Everything is going fine, save for strange dreams, flashbacks to her possessed days, hearing a voice addressing her on a radio, visions of her supposedly dead father (Louis Herthum), and lots of sexual confusion. One moment, she's imaging herself with Gwen (Julia Garner), who lives at the house and flashes a devious smile at inappropriate times (Almost every other character here serves as a red herring at one point or another), and the next, she's trying to explain to Chris how she's never had a boyfriend in any sense of the word but was pregnant at one time.

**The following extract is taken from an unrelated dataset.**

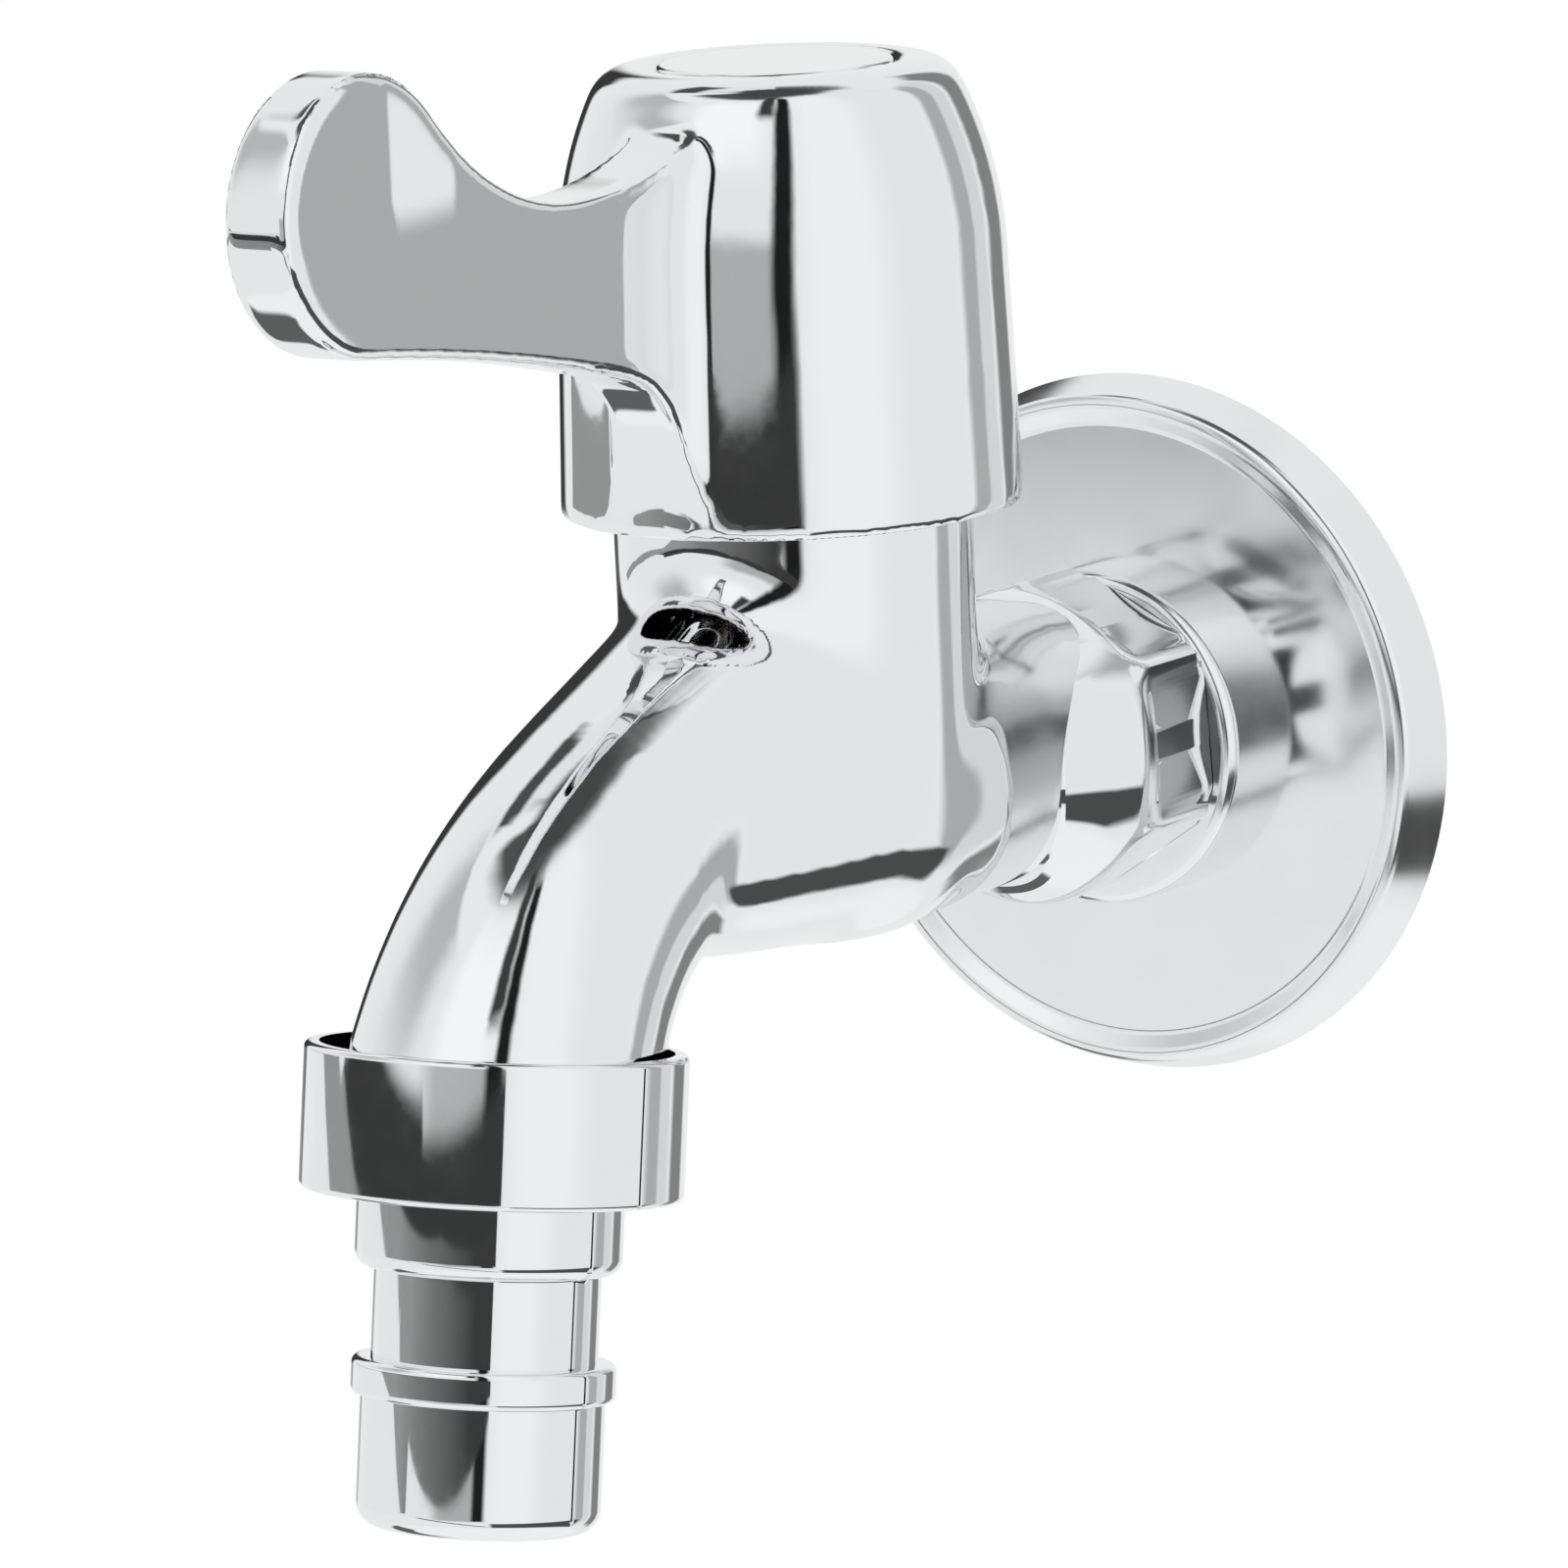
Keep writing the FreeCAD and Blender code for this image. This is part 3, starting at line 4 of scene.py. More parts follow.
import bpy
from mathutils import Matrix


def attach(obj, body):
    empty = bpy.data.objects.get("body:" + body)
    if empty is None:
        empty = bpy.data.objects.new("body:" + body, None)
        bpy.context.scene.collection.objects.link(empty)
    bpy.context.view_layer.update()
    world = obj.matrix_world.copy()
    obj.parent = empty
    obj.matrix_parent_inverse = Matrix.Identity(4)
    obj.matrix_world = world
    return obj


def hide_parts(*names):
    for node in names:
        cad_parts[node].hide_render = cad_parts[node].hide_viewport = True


bl_info = {
    "name": "Garden Tap",
    "version": (1, 0, 0),
    "blender": (4, 5, 0),
    "location": "View3D > Sidebar > Garden Tap",
    "description": "Chromed garden tap with a lever handle, a wall flange and a hose nozzle",
    "category": "Object",
}

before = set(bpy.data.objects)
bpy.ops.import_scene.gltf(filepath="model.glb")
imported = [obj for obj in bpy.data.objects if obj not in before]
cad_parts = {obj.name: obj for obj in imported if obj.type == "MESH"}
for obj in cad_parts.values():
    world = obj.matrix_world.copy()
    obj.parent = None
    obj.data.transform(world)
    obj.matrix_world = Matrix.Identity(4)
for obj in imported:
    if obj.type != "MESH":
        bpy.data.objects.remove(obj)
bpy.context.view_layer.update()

import math

import bmesh
import bpy
from bpy.props import FloatProperty, FloatVectorProperty, IntProperty, PointerProperty
from mathutils import Matrix, Vector

MM = 0.001
# Vertices closer than this are one.
WELD_DISTANCE = 0.001 * MM

# Axes and heights of the tap: the valve's axis, the top of the nozzle's ring and its lean in degrees, the
# flange's centre, which hangs a little low, and the hood's top.
VALVE_Y = -51.1
NOZZLE_Y = -94.7
NOZZLE_Z = -10.65
NOZZLE_LEAN = 8.5
FLANGE_Z = -1.05
HOOD_TOP = 61.85

# Distance between the buffing marks of the flange, drawn coarser than they are so that they show.
BUFFING_PITCH = 0.35
# The camera's sensor in millimetres, and the floor's half width in metres.
SENSOR_WIDTH = 36
FLOOR_REACH = 3.0


def to_light(level):
    """A level as it shows in the picture, as light."""
    return level / 12.92 if level <= 0.04045 else ((level + 0.055) / 1.055) ** 2.4


def linear(code):
    """An sRGB hex colour as linear red, green and blue."""
    return tuple(to_light(int(code[k:k + 2], 16) / 255) for k in (1, 3, 5))


def add_node(tree, kind, settings=None, links=None):
    """Adds a node: settings go to its inputs or attributes, links join other nodes' outputs to its inputs."""
    node = tree.nodes.new(kind)
    for key, value in (settings or {}).items():
        if isinstance(key, str) and hasattr(node, key):
            setattr(node, key, value)
        else:
            node.inputs[key].default_value = value
    for key, source in (links or {}).items():
        tree.links.new(source, node.inputs[key])
    return node


def new_material(name):
    """An empty node material and its tree."""
    material = bpy.data.materials.new(name)
    material.use_nodes = True
    material.node_tree.nodes.clear()
    return material, material.node_tree


def millimetres(tree):
    """The place on the piece in millimetres."""
    place = add_node(tree, "ShaderNodeTexCoord")
    scale = {"Scale": (1 / MM, 1 / MM, 1 / MM)}
    return add_node(tree, "ShaderNodeMapping", scale, {"Vector": place.outputs["Object"]}).outputs["Vector"]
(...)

The point, apparently, is that Abalam, the demon who had possessed Nell, needs to do so again (Why did it leave in the first place, then?) in order to take over the world (What was the point of the whole ritual in the first film, then?). It's best not to scrutinize the movie's mythology with even the laziest examination; it makes no sense. It seems that Abalam can only take hold of Nell now if she allows it to do so; the temptation comes in the form of sensual dreams (One has her literally rising in ecstasy), a couple having noisy sex in the room next to the one she's cleaning, and, again, perhaps some of the people she's met since starting a new life.

Gass-Donnelly offers a few eerie moments in those dream sequences, but there's no clear foundation to understand their significance. There are a few moments of cheap fake-out startles (The music builds up to a scare, only to reveal a friendly character, and a dog appears out of nowhere), and the movie's best idea—that Nell is something of a celebrity because her past experience is on video online—comes far too late for it have any use for the plot or the character.

Instead, the movie keeps going in circles around its limited premise. Naturally, The Last Exorcism Part II is building to yet another "last" ritual, and while the setup of the scene is rushed and absurd (A chicken is involved; don't ask), the one-two punch of the payoff—a pair of stationary shots that watch the devastation a demon unleashes—sends everything spiraling toward dark terrain. It's too little, too late.